Dr. Nicole Rochester:
Ms. Gordon, you’ve been doing this for a long time. In your experience, what are tried and true strategies that healthcare providers can implement to effectively communicate with their patients about clinical trials when speaking to pretrial eligibility determination and the consent process specifically?
Yeah. Thanks for the question. I think that an important thing whenever we’re talking to our patients is to really understand where they are with understanding and how they learn. So it’s important for us to know what their health literacy is so that we’re making sure that we’re talking in a language that they can understand and using words that are appropriate. And so that’s key. Clinical trials have a lot of comprehensive and complex assessments that are needed for pretrial eligibility, right?

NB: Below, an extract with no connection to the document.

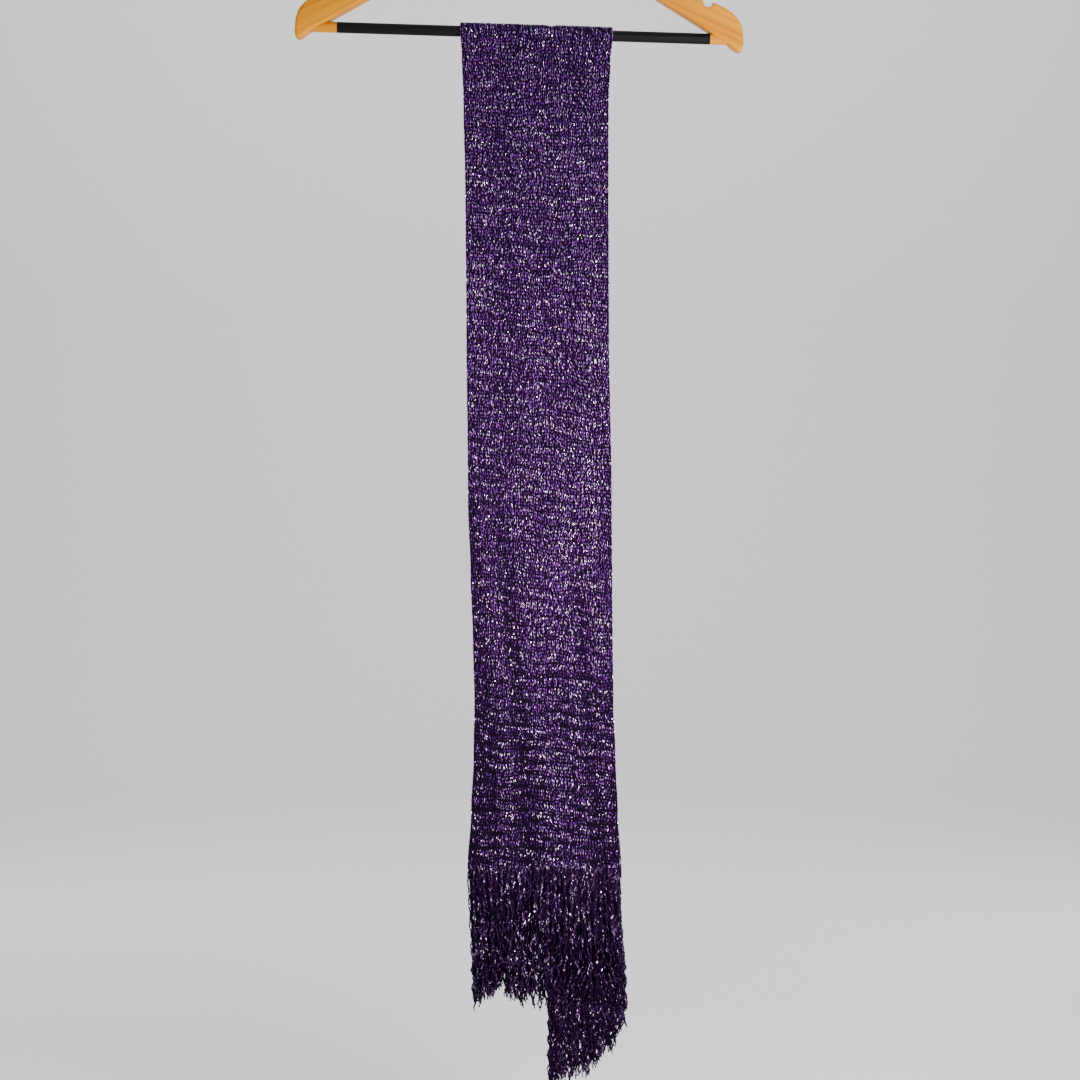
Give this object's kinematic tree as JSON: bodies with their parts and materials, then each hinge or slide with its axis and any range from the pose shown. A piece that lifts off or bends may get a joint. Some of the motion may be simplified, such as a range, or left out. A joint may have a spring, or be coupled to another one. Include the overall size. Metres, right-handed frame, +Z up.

So I think it’s really important to make sure that we are being transparent as to what they can expect. We don’t want them to have surprises later on and then not feel like they want to continue with that process. So I do recommend to my providers and my research nurses, sometimes get out the hard stuff up front. Know if they’re going to be there for 12-hour PKs. Let them know. It shouldn’t be a surprise. And I think that that really helps patients. First, they get involved in the process, they know what to expect, and you can really have more confidence in their adherence.
The other thing is to allow time for the conversations, right? We need to allow time for our patients to ask questions. And the consent process can be lengthy. There’s a lot on the document. Sometimes it’s quite long. So you want to make sure that they’re in a state of mind to have the conversation, that you allow time for questions, and that you make it an exchange between the two of you. It’s a dialogue. It should be.
And you should come with understanding where they’re at; understanding a little bit about what’s going on behind the scenes, right?What’s happening at home is important as you’re talking about pretrial eligibility, as you’re talking about what they can expect on trial, just to get a full picture of them. So I think that those to me are very helpful. Providing take-home information to the patient so they have something to reflect on later is also really important, because they’re not going to grasp everything in that one session. And consenting is like an ongoing process, right? You have one conversation, you probably have 10 more.
Dr. Nicole Rochester:
That is wonderful. Thank you so much for sharing that. And I really appreciate that both of you have highlighted the importance of health literacy, and meeting our patients and families where they are and making sure that they understand, and this idea that it’s a continuum: That there may be multiple conversations that will be necessary.